A skills matrix is a short, descriptive but incredibly useful picture of a team’s capabilities.
Skills matrix are the connection between your organisation’s goals and the actions it needs to take to complete them.
Boards should pay extra attention to skills matrix because the level of scrutiny on their performance is generally increasing dramatically. So, they must ensure they have the right skills to function correctly.
A free skills matrix template
A skills matrix is a visual representation of all skills available on a given team. It might track a small group, a department, or even an entire organisation, depending on its size.
- It is designed in a cross-reference graph format, with names on one axis and skills across the other.
- Skills are usually further defined using a proficiency level so that readers can see how skilled a person is in a particular area.
- These scales can vary. A typical example is to use numbered scales (1-3 or 1-5), with the higher numbers representing more proficiency. Ability6
Here is a free Ability6 skills matrix template – clearly laid out and well organised. Download this template.
Why is a skills matrix important?
You wouldn’t build a house without the right materials, you wouldn’t bake a cake without the right ingredients, and you shouldn’t start a project at work without the right skills on your team.
Skills matrixes help you determine this. They’re clear, concise, handy for comparisons, and have the basic info you need to be sure of your team’s capacity.
How important is a skills matrix to boards?
Extremely important. Boards are teams too, so tracking the skills of each member is not only worthwhile but essential to ensuring a board’s success.
Boards are, after all, the bodies that set company direction. Their skill sets must reflect the company’s mission. So it’s important to know what skills you have on your board and, crucially, what gaps there are to fill.
How do you make a skills matrix?
It’s a simple process:
- Determine what skills you need to take your project forward. For a board, this means careful analysis of where your company is going and the expertise you need to get it there.
- Determine the proficiency of your current team in those skills. Use a scoring system like the one described above.
- If possible, assess the willingness of team members to use their skills. This matters a lot on boards because directors will often have skills in many areas and may only want to use some of them. For example, a director who spent years in banking before moving to marketing might prefer to focus on the latter.
Lay your data out on the matrix. Use a standard digital tool like Excel or Google Sheets for simplicity.
Who evaluates skill proficiency?
This depends on the context, and there is no one right answer.
- You can ask the subjects to self-evaluate and give their score, but critics of this method will say it introduces the potential for bias through over/underconfidence.
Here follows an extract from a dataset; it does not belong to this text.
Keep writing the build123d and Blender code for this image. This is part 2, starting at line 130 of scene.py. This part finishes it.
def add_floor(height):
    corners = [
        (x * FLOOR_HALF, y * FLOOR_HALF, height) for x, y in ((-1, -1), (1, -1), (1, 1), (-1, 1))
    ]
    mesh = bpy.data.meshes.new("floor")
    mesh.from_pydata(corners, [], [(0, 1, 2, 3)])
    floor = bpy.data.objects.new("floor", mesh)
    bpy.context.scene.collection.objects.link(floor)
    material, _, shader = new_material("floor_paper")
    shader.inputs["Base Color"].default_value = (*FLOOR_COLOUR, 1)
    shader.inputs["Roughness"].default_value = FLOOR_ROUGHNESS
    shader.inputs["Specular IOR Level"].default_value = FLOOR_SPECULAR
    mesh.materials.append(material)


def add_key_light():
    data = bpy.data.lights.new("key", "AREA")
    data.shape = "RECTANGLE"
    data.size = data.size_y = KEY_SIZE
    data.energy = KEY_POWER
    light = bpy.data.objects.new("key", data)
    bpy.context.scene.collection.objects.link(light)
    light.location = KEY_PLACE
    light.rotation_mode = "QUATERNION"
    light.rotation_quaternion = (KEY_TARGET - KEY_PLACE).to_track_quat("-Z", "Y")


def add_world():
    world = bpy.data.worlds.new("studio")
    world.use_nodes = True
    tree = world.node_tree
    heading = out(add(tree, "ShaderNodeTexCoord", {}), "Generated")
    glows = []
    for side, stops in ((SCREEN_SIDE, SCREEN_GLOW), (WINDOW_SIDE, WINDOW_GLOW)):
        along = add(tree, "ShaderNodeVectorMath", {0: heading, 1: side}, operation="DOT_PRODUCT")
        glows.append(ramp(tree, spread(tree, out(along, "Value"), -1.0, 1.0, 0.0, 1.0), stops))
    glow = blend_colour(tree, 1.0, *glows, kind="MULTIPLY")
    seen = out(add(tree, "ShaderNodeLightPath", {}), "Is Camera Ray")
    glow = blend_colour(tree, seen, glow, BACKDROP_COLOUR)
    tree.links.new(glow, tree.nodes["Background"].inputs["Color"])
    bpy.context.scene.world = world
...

- Line managers could do it, although this is usually not applicable to board members.
- Subjects could undergo a skills assessment, allowing independent observers to score them.
The matrix could use formal qualifications as a benchmark. Increasingly, board members are turning to specialised qualifications to realise their full potential.
Skills matrices are graphical representations of the skills available to an organisation.
When done correctly, they will show a team’s capacity to complete a task and highlight areas where new talent may need to be brought on board.
Given this potential, they are vital for boards.